The poet’s new collection of mainly prose pieces on subjects as diverse as Flaubert, snow and Roget’s Thesaurus is a nonstop triumph
What sort of a mind produces a whole book as though it might be an error, each sentence a fault line? The Canadian poet
Anne Carson
– here chiefly writing prose – explains
Wrong Norma
is thus named because she knows the pieces within the book do not add up. We are not to expect them to be on speaking terms with one another.

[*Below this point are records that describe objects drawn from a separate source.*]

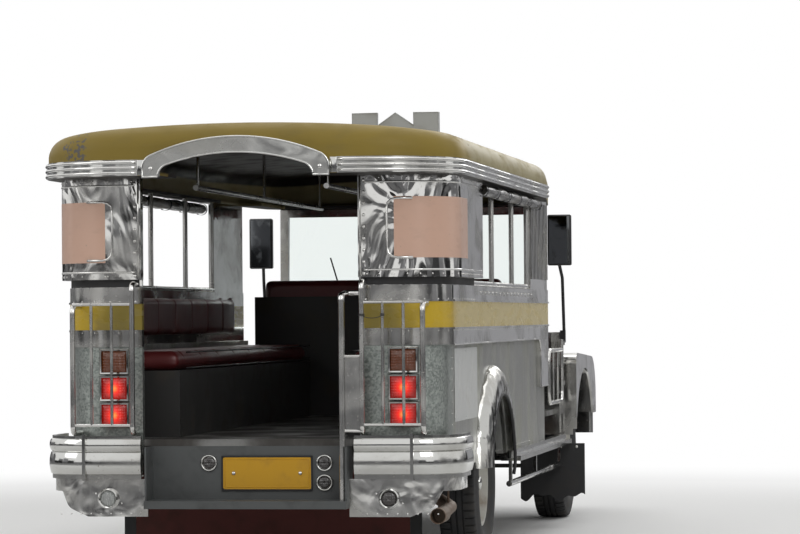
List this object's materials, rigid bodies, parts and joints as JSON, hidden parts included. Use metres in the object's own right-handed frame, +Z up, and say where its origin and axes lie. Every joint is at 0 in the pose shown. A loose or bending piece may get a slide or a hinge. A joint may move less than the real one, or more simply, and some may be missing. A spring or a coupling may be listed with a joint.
{
  "type": "stainless-bodied jeepney, a long-wheelbase public utility vehicle",
  "caption": "Open-sided passenger jeepney with facing benches, a rear step entrance, a crowned roof, steerable front wheels, half doors and a lifting hood.",
  "frame": {"origin": "on the ground at the middle of the vehicle's length and width", "axes": "+Z up, -Y towards the front of the vehicle, +X towards its left side"},
  "size_m": [1.98, 6.04, 2.33],
  "materials": {
    "chassis_black": "satin, dusty",
    "spring_steel": "rusty",
    "forged_steel": "oily",
    "engine_iron": "cast",
    "exhaust_steel": "heat stained",
    "floor_sheet": "worn",
    "galvanised_sheet": "spangled",
    "stainless_sheet": "wavy mirror",
    "stainless_tube": "polished tube",
    "chrome_trim": "polished",
    "yellow_paint": "gloss",
    "roof_paint": "faded",
    "grey_trim": "satin",
    "curtain_vinyl": "cloudy",
    "lamp_red": "lens",
    "lamp_glass": "clear",
    "clear_glass": "clear",
    "black_plastic": "satin",
    "seat_vinyl": "worn",
    "plate_paint": "blank",
    "flap_rubber": "dull",
    "wheel_steel": "silver",
    "tyre_rubber": "worn"
  },
  "bodies": {
    "body": {"chassis_frame": "chassis_black", "leaf_springs": "spring_steel", "front_axle": "chassis_black", "rear_axle": "chassis_black", "engine_block": "engine_iron", "propeller_shaft": "forged_steel", "exhaust": "exhaust_steel", "fuel_tank": "chassis_black", "floor_pan": "floor_sheet", "rear_step": "floor_sheet", "lower_body_panels": "galvanised_sheet", "belt_rails": "stainless_sheet", "belt_band": "yellow_paint", "upper_side_panels": "stainless_sheet", "roof_shell": "roof_paint", "rear_arch_visor": "grey_trim", "eave_mouldings": "stainless_sheet", "window_bars": "stainless_tube", "rolled_curtains": "curtain_vinyl", "rear_bumper": "stainless_sheet", "rear_aprons": "stainless_sheet", "rear_lamps": "lamp_red", "lamp_guards": "stainless_tube", "rear_fenders": "chrome_trim", "running_boards": "stainless_sheet", "cowl": "stainless_sheet", "windshield_frame": "stainless_sheet", "windshield_glass": "clear_glass", "grille": "chrome_trim", "front_fenders": "stainless_sheet", "front_lamps": "lamp_glass", "front_bumper": "chrome_trim", "mirrors": "black_plastic", "signboard": "grey_trim", "seat_frames": "galvanised_sheet", "bench_cushions": "seat_vinyl", "cab_seats": "seat_vinyl", "cab_controls": "black_plastic", "number_plate": "plate_paint", "mudflaps": "flap_rubber"},
    "knuckle_left": {"knuckle_left": "forged_steel"},
    "knuckle_right": {"knuckle_right": "forged_steel"},
    "tie_rod": {"tie_rod": "forged_steel"},
    "hood": {"hood": "stainless_sheet"},
    "half_door_left": {"half_door_left": "stainless_tube"},
    "half_door_right": {"half_door_right": "stainless_tube"},
    "steering_wheel": {"steering_wheel": "black_plastic"},
    "wheel_front_left": {"rim_front_left": "wheel_steel", "tyre_front_left": "tyre_rubber"},
    "wheel_front_right": {"rim_front_right": "wheel_steel", "tyre_front_right": "tyre_rubber"},
    "wheel_rear_left": {"rim_rear_left": "wheel_steel", "tyre_rear_left": "tyre_rubber"},
    "wheel_rear_right": {"rim_rear_right": "wheel_steel", "tyre_rear_right": "tyre_rubber"}
  },
  "joints": [
    {"name": "steer_left", "type": "hinge", "parent": "body", "child": "knuckle_left", "pos_m": [0.618, -2.25, 0.375], "axis": [0, 0, 1], "range_deg": [-30, 30]},
    {"name": "steer_right", "type": "hinge", "parent": "body", "child": "knuckle_right", "pos_m": [-0.618, -2.25, 0.375], "axis": [0, 0, 1], "range_deg": [-30, 30]},
    {"name": "tie_rod_end", "type": "hinge", "parent": "knuckle_left", "child": "tie_rod", "pos_m": [0.618, -2.1, 0.3], "axis": [0, 0, 1], "range_deg": [-30, 30]},
    {"name": "steering_wheel_turn", "type": "hinge", "parent": "body", "child": "steering_wheel", "pos_m": [0.38, -1.35, 1.13], "axis": [0, 0.788, 0.6157], "range_deg": [-481, 481]},
    {"name": "hood_hinge", "type": "hinge", "parent": "body", "child": "hood", "pos_m": [0, -1.798, 1.085], "axis": [-1, 0, 0], "range_deg": [0, 50]},
    {"name": "half_door_left_hinge", "type": "hinge", "parent": "body", "child": "half_door_left", "pos_m": [0.868, -1.625, 0.9], "axis": [0, 0, -1], "range_deg": [0, 80]},
    {"name": "half_door_right_hinge", "type": "hinge", "parent": "body", "child": "half_door_right", "pos_m": [-0.868, -1.625, 0.9], "axis": [0, 0, 1], "range_deg": [0, 80]},
    {"name": "wheel_front_left_spin", "type": "hinge", "parent": "knuckle_left", "child": "wheel_front_left", "pos_m": [0.745, -2.25, 0.375], "axis": [1, 0, 0], "continuous": true},
    {"name": "wheel_front_right_spin", "type": "hinge", "parent": "knuckle_right", "child": "wheel_front_right", "pos_m": [-0.745, -2.25, 0.375], "axis": [1, 0, 0], "continuous": true},
    {"name": "wheel_rear_left_spin", "type": "hinge", "parent": "body", "child": "wheel_rear_left", "pos_m": [0.725, 1.15, 0.375], "axis": [1, 0, 0], "continuous": true},
    {"name": "wheel_rear_right_spin", "type": "hinge", "parent": "body", "child": "wheel_rear_right", "pos_m": [-0.725, 1.15, 0.375], "axis": [1, 0, 0], "continuous": true}
  ],
  "couplings": [
    {"joint": "steer_right", "follows": "steer_left", "ratio": 1},
    {"joint": "tie_rod_end", "follows": "steer_left", "ratio": -1},
    {"joint": "steering_wheel_turn", "follows": "steer_left", "ratio": 16}
  ]
}
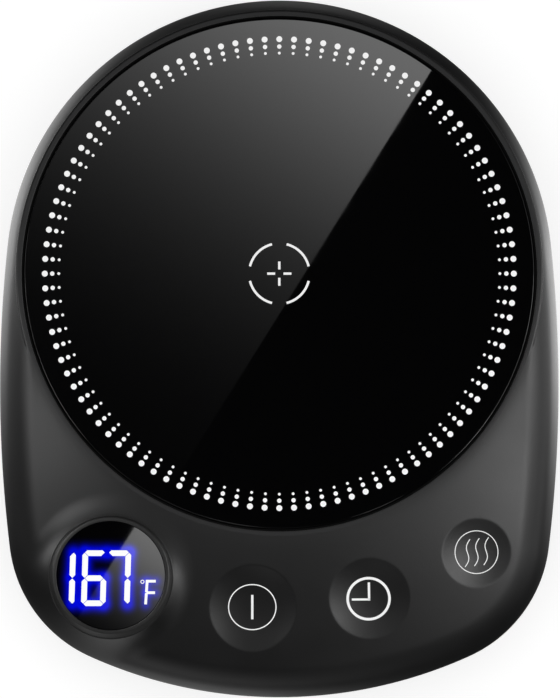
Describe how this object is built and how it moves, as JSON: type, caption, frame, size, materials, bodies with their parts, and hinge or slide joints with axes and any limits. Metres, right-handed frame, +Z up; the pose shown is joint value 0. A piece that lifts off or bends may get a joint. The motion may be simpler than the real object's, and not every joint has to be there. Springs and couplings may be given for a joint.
{
  "type": "mug warmer",
  "caption": "Low black pebble-shaped electric mug warmer with a round glass heating plate, a raised round display and dished touch keys along its front.",
  "frame": {"origin": "on the table, under the middle of the plan", "axes": "+Z up, +Y from the controls at the front to the cord gland at the back, +X to the user's right"},
  "size_m": [0.1202, 0.15, 0.0259],
  "materials": {
    "housing_plastic": "fine satin black moulding",
    "bezel_plastic": "satin black ring",
    "black_glass": "polished black glass with a printed white dot ring",
    "smoked_lens": "polished smoked lens over lit digits",
    "silicone": "black silicone",
    "foot_rubber": "soft black rubber",
    "screw_steel": "blackened and zinc-plated screws",
    "spreader_aluminium": "rolled sheet",
    "mica": "pressed mica sheet",
    "heater_foil": "etched resistance foil",
    "ceramic_felt": "ceramic fibre felt",
    "pressed_steel": "galvanised sheet",
    "circuit_board": "green solder mask",
    "chip_plastic": "black moulded package",
    "display_block": "grey reflector block",
    "plated_spring": "nickel-plated spring wire",
    "relay_case": "blue sealed case",
    "ferrite": "sintered ferrite with a taped winding",
    "capacitor_can": "sleeved aluminium can",
    "film_case": "yellow moulded box",
    "fuse_glass": "glass tube with plated caps",
    "terminal_plastic": "green moulding",
    "sensor_bead": "coated bead",
    "lead_sleeve": "silicone sleeving",
    "nylon": "natural nylon"
  },
  "bodies": {
    "root": {"upper_housing": "housing_plastic", "base_cover": "housing_plastic", "rubber_feet": "foot_rubber", "case_screws": "screw_steel", "cord_gland": "foot_rubber", "glass_plate": "black_glass", "plate_gasket": "silicone", "heat_spreader": "spreader_aluminium", "upper_mica": "mica", "heater_track": "heater_foil", "lower_mica": "mica", "insulation_pad": "ceramic_felt", "retaining_plate": "pressed_steel", "plate_screws": "screw_steel", "display_bezel": "bezel_plastic", "display_lens": "smoked_lens", "display_module": "display_block", "control_board": "circuit_board", "control_board_screws": "screw_steel", "touch_springs": "plated_spring", "microcontroller": "chip_plastic", "buzzer": "chip_plastic", "power_board": "circuit_board", "power_board_screws": "screw_steel", "relay": "relay_case", "transformer": "ferrite", "smoothing_capacitor": "capacitor_can", "film_capacitor": "film_case", "board_fuse": "fuse_glass", "terminal_block": "terminal_plastic", "thermistor": "sensor_bead", "thermistor_clip": "pressed_steel", "thermal_fuse": "sensor_bead", "fuse_clip": "pressed_steel", "heater_leads": "lead_sleeve", "sensor_lead": "lead_sleeve", "lead_connector": "nylon", "board_link": "lead_sleeve", "cord_clamp": "nylon", "clamp_screws": "screw_steel"}
  },
  "joints": []
}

I have interviewed Anne Carson
, a classicist frequently tipped as a contender for the Nobel prize, for this newspaper – but interview is not the word for what took place between us by email. I sent her questions, she swatted the majority of them away like troublesome flies. Sphinx would be an understatement. Formidable, ditto. I was relieved to learn, later, that she is well known for resistance to talking about her work.
But reading her new book, I see something more revealing going on: the sense of how difficult it is for anyone to say precisely what they mean. Words, here, are not trusted collaborators. In Snow, she writes: “words can squirt sideways, mute and mad; you think they are tools, or toys, or tame, and all at once they burn all your clothes off and you’re standing there singed and ridiculous in the glare of the lightning.” Questions, in her essays, prove as volatile as answers. Some barely deserve to be questions: “Some questions don’t warrant a question mark,” she writes in an opening essay. But language has a recklessness that is an oppositional force causing constant friction against Carson’s default cautiousness.